### Task
How does the data below read from its first line through the line containing "return diagonal(cut(pane, holes))"? Print those lines exactly.

### Collected data

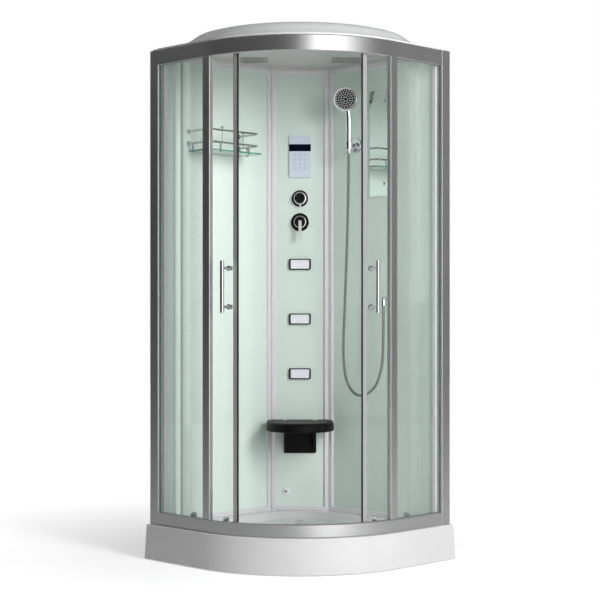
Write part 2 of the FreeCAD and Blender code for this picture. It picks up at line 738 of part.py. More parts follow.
def column_frame():
    """Frame of the diagonal column, with the two strips that close the corners to the walls."""
    members = panel_frame(-COL_HALF, COL_HALF, COL_IN, COL_IN + WALL_T, COL_GLASS, WALL_FOOT,
                          WALL_HEAD, WALL_FACE)
    s = math.sqrt(0.5)
    gap = SEAT_GAP
    # wedge between the wall frame's end face and the column frame's side, in plan
    side_u = -COL_HALF - gap
    inner = ((side_u - COL_IN - 4) * s, (side_u + COL_IN + 4) * s)
    outer = ((side_u - COL_IN - WALL_T + 2) * s, (side_u + COL_IN + WALL_T - 2) * s)
    y = WALL_BACK + gap
    wedge = prism([(inner[0], y, TRAY_TOP), (inner[0], inner[1], TRAY_TOP),
                   (outer[0], outer[1], TRAY_TOP), (-WALL_IN - WALL_T, y, TRAY_TOP)],
                  (0, 0, RAIL_TOP - TRAY_TOP))
    return [diagonal(m) for m in members] + [wedge, other_side(wedge)]


SPINDLE_HOLE_R = 12.0
JET_HOLE_R = JET_BODY_R + 1
BOLT_R = 4.0
BOLT_Z = (430.0, 490.0)
BOLT_U = 30.0


def column_glass():
    """Pane of the column, drilled for the valves, jets, steam outlet and seat bracket."""
    pane = panel_glass(-COL_HALF, COL_HALF, COL_GLASS, WALL_FOOT, WALL_HEAD, WALL_FACE)
    places = [(0, z, SPINDLE_HOLE_R) for z in (DIVERTER_Z, MIXER_Z)]
    places += [(0, z, JET_HOLE_R) for z in JET_Z]
    places += [(STEAM_U, STEAM_Z, STEAM_R - 4)]
    places += [(u, z, BOLT_R + SEAT_GAP) for u in (-BOLT_U, BOLT_U) for z in BOLT_Z]
    holes = [rod(r, (u, COL_FACE - 1, z), (u, COL_REAR + 1, z)) for u, z, r in places]
    return diagonal(cut(pane, holes))


# ======== roof ========

def ceiling_panel():
    """Ceiling on top of the frame, with a lip that hangs down inside the walls and column."""
    z0 = RAIL_TOP
    plate = Part.Face(quadrant(CEIL_INSET, z0)).extrude(V(0, 0, CEIL_T))
    gap = SEAT_GAP
    wall = WALL_IN - gap
    lip = box(-wall, -wall + LIP_T, WALL_FRONT, WALL_BACK - 3, LIP_Z, z0)
    d1 = COL_IN - gap
    back = diagonal(box(-COL_HALF + 6, COL_HALF - 6, d1 - LIP_T, d1, LIP_Z, z0))
    half = GRILLE_SIZE / 2
    holes = []
    for u in (-GRILLE_U, GRILLE_U):
        hole = box(u - half + 8, u + half - 8, GRILLE_D - half + 8, GRILLE_D + half - 8, z0 - 1,
                   z0 + CEIL_T + 1)
        holes.append(diagonal(hole))
    return cut(fuse([plate, lip, other_side(lip), back]), holes)


def ceiling_grilles():
    """Slatted grille of the fan on the left and perforated speaker grille on the right."""
    half = GRILLE_SIZE / 2
    z1 = RAIL_TOP
    z0 = z1 - GRILLE_T
    plates = []
    for u in (-GRILLE_U, GRILLE_U):
        plates.append(rounded_box(u - half, u + half, GRILLE_D - half, GRILLE_D + half, z0, z1, 10.0,
                                  "z"))
    slots = []
    for i in range(9):
        d = GRILLE_D - half + 16 + 11 * i
        slots.append(box(-GRILLE_U - half + 14, -GRILLE_U + half - 14, d - 2.5, d + 2.5, z0 - 1, z1 + 1))
    holes = []
    for i in range(7):
        for j in range(7):
            at_u = GRILLE_U + 13 * (i - 3)
            at_d = GRILLE_D + 13 * (j - 3)
            holes.append(rod(2.6, (at_u, at_d, z0 - 1), (at_u, at_d, z1 + 1)))
    fan = plates[0].cut(Part.makeCompound(slots))
    speaker = plates[1].cut(Part.makeCompound(holes))
    return [diagonal(fan), diagonal(speaker)]


def dome_outline(inset, z, straight):
    """Outline of the roof at one height: round corners, with a straight left beside each."""
    return quadrant(inset, z, HALF - inset - ARC_X - straight)


def roof_dome():
    """Domed roof shell that narrows upwards, with a flange on the ceiling."""
    z0 = RAIL_TOP + CEIL_T
    t = DOME_T
    skin = Part.makeLoft([dome_outline(inset, z0 + z, straight) for z, inset, straight in DOME],
                         True, False)
    rooms = [dome_outline(inset + t, z0 + z - (t if z else 1), straight) for z, inset, straight in DOME]
    room = Part.makeLoft(rooms, True, False)
    outer = Part.Face(quadrant(FLANGE_INSET, z0, 20)).extrude(V(0, 0, CEIL_T))
    hole = Part.Face(dome_outline(DOME[0][1] + t, z0, DOME[0][2])).extrude(V(0, 0, CEIL_T))
    flange = outer.cut(hole)
    return fuse([skin.cut(room), flange])


# ======== fittings on the column, drawn in (u, d) ========

def control_housing():
    """Control panel body with a shallow pocket for the display across its front."""
    d0 = COL_FACE - PANEL_T
    h = PANEL_W / 2
    body = rounded_box(-h, h, d0, COL_FACE, PANEL_Z - PANEL_H / 2, PANEL_Z + PANEL_H / 2, 5.0, "y")
    pocket = box(-h - 1, h + 1, d0 - 1, d0 + DISPLAY_T, *DISPLAY_Z)
    return diagonal(body.cut(pocket))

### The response
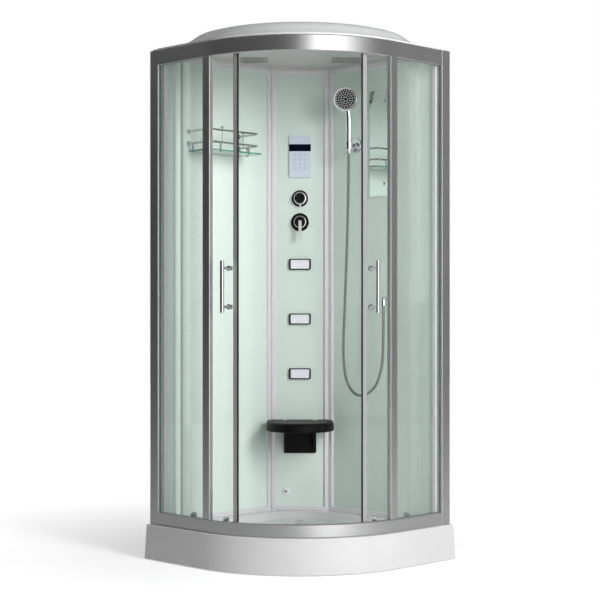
Write part 2 of the FreeCAD and Blender code for this picture. It picks up at line 738 of part.py. More parts follow.
def column_frame():
    """Frame of the diagonal column, with the two strips that close the corners to the walls."""
    members = panel_frame(-COL_HALF, COL_HALF, COL_IN, COL_IN + WALL_T, COL_GLASS, WALL_FOOT,
                          WALL_HEAD, WALL_FACE)
    s = math.sqrt(0.5)
    gap = SEAT_GAP
    # wedge between the wall frame's end face and the column frame's side, in plan
    side_u = -COL_HALF - gap
    inner = ((side_u - COL_IN - 4) * s, (side_u + COL_IN + 4) * s)
    outer = ((side_u - COL_IN - WALL_T + 2) * s, (side_u + COL_IN + WALL_T - 2) * s)
    y = WALL_BACK + gap
    wedge = prism([(inner[0], y, TRAY_TOP), (inner[0], inner[1], TRAY_TOP),
                   (outer[0], outer[1], TRAY_TOP), (-WALL_IN - WALL_T, y, TRAY_TOP)],
                  (0, 0, RAIL_TOP - TRAY_TOP))
    return [diagonal(m) for m in members] + [wedge, other_side(wedge)]


SPINDLE_HOLE_R = 12.0
JET_HOLE_R = JET_BODY_R + 1
BOLT_R = 4.0
BOLT_Z = (430.0, 490.0)
BOLT_U = 30.0


def column_glass():
    """Pane of the column, drilled for the valves, jets, steam outlet and seat bracket."""
    pane = panel_glass(-COL_HALF, COL_HALF, COL_GLASS, WALL_FOOT, WALL_HEAD, WALL_FACE)
    places = [(0, z, SPINDLE_HOLE_R) for z in (DIVERTER_Z, MIXER_Z)]
    places += [(0, z, JET_HOLE_R) for z in JET_Z]
    places += [(STEAM_U, STEAM_Z, STEAM_R - 4)]
    places += [(u, z, BOLT_R + SEAT_GAP) for u in (-BOLT_U, BOLT_U) for z in BOLT_Z]
    holes = [rod(r, (u, COL_FACE - 1, z), (u, COL_REAR + 1, z)) for u, z, r in places]
    return diagonal(cut(pane, holes))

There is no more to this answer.